While introducing Flynn on Tuesday, Minister of State in the Ministry of Industry, Investment and Commerce Norman Dunn, who is the line Minister responsible for the industry, said that it was important to “ensure that the person who we are asking to lead this organization is one that knows the industry,” given the pace of global growth in the industry.
Jamaica must prepare for the possible legalization of cannabis at the federal level in the United States, and opportunities in other major markets in the coming years, according to Flynn.
“We’ve seen the rescheduling and reclassification of cannabis by the United Nations (UN) and [movement] by the United States government, and those things give us the impression that, potentially, in another couple years, we could have cannabis legalized at the federal level in the United States. When that happens, that completely opens the global free trade for cannabis,” Flynn told attendees after accepting his appointment. “I think the questions we have to ask ourselves are, when that happens, where will Jamaica be? And, going forward, what role will Jamaica play? How will we take our piece of the pie?”

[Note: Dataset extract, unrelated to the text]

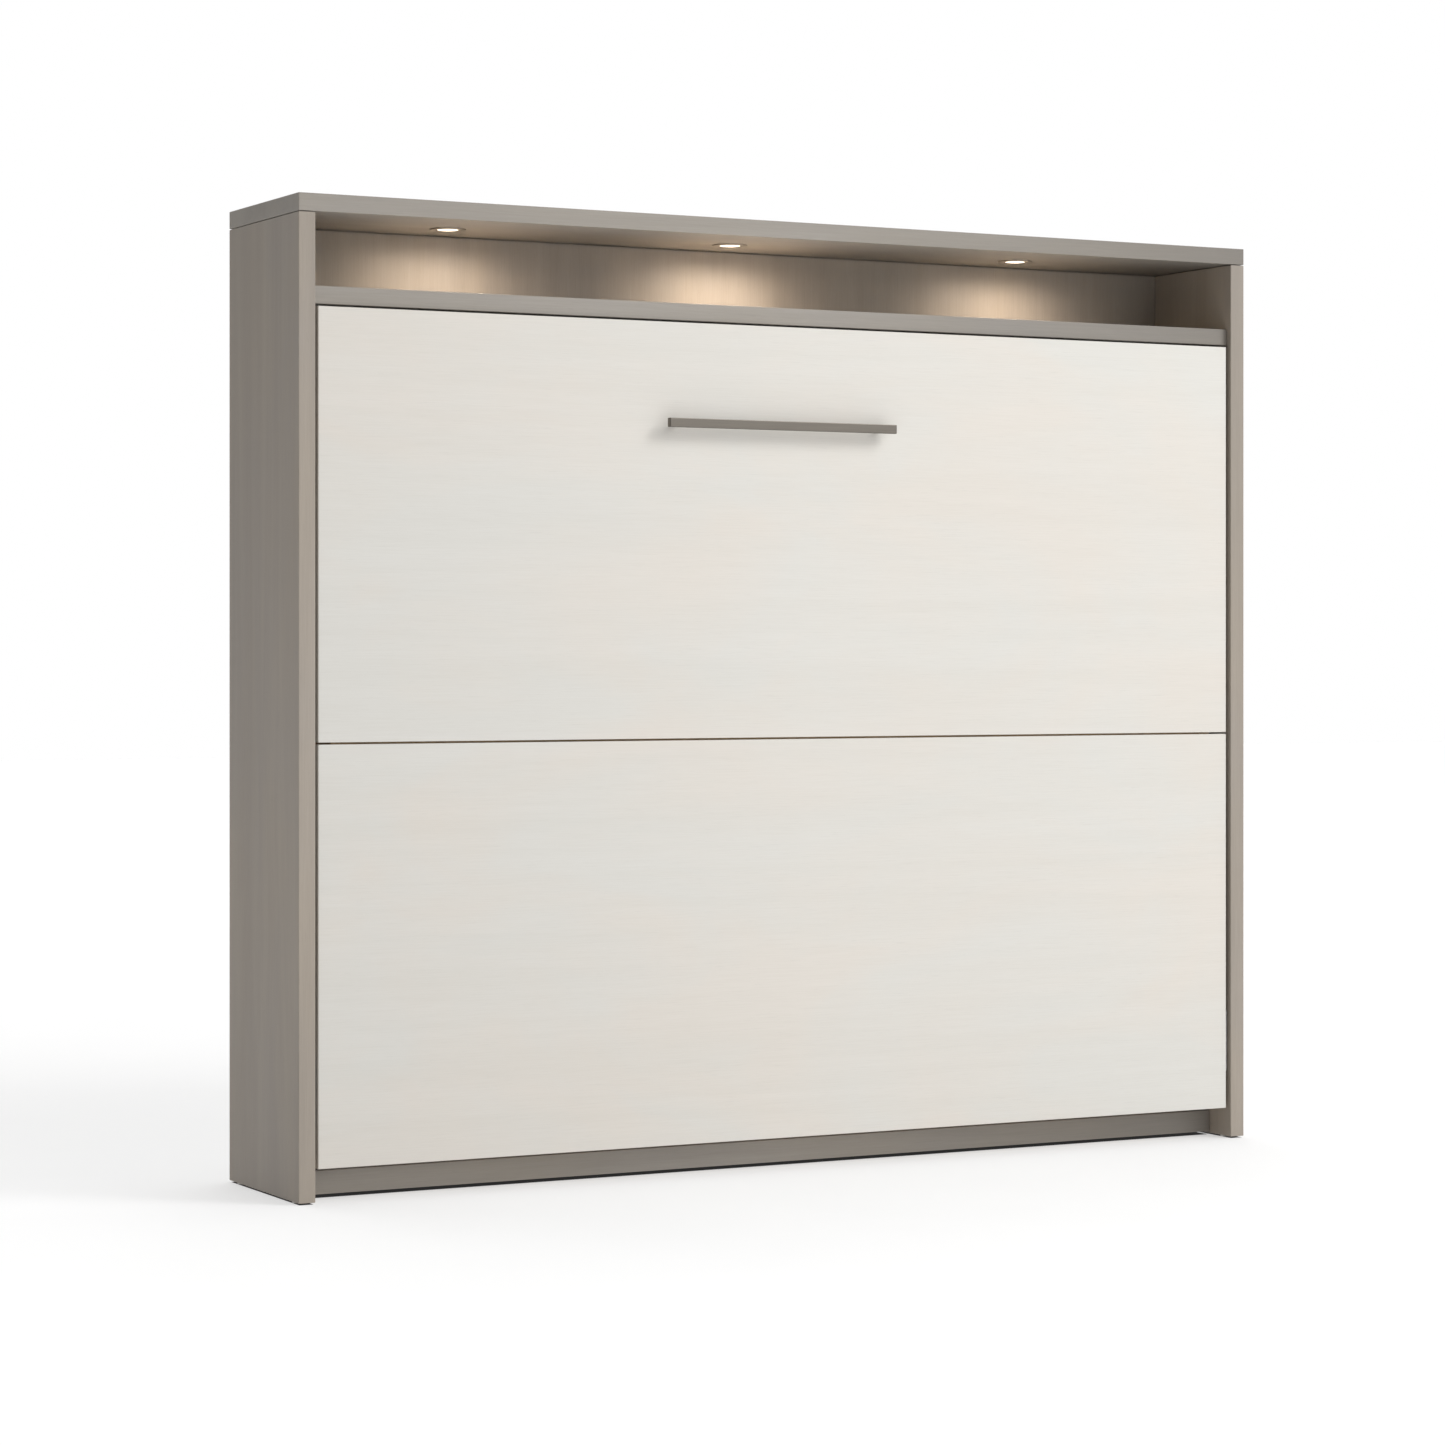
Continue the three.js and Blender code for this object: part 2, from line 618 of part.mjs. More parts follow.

Flynn said that the Cannabis Licensing Authority must be a regulator that is efficient and seeks to create an environment that promotes greater commercial activity.
“I believe in authentic and strong stakeholder relationships and I believe that going forward, there needs to be a strong collaborative effort between the Authority and the licensees,” he added.
Companies that invested in Jamaica have, over the past year, acknowledged concerns about regulatory delays there, and about the overall uncertainty in the international cannabis industry. Last summer, major players in the global cannabis industry, such as Canadian cannabis company Aphria, divested from Jamaica. Another Canadian cannabis company, The Green Organic Dutchman, which partnered with Epican Medicinals in Jamaica, also divested, citing in its financial statements last March that market conditions on the island had forced the company to revise its near-term and long-term growth forecasts and to forgo the expansion of its proposed cultivation activities for export in Jamaica in order to focus on its Canadian operations.
The Cannabis Licensing Authority’s Board, which has been approved by the country’s Cabinet of Ministers to serve a three-year term, is working to have the export regulations published by mid-year.
Apart from Flynn, other members of the Board are: Gabrielle Hylton, Shullette Cox, Ava Maxam, André Coore, Delano Seiveright, Samantha Allen, Barrington Thomas, Jacquiline Bisasor-McKenzie, Professor Wayne McLaughlin, Michelle Walker, Cameil Wilson-Clarke, Kamau Janai, and Barbara Blake-Hannah.
The group includes experts in various areas, such as agriculture, business development, marketing, law, and medicine, such as Bisasor-McKenzie, who is currently Jamaica’s Chief Medical Officer, and Walker, who heads the Legal Affairs Unit at its Ministry of Foregin Affairs and Foreign Trade.
The Authority is also expected to announce an appointment to the position of Chief Executive Officer in the coming weeks when the tenure of Lincoln Allen, who has served in the role since 2018, ends. Allen is credited with development of a special cultivation permit that aims to bring hundreds of indigenous and traditional farmers into the country’s budding medical cannabis industry.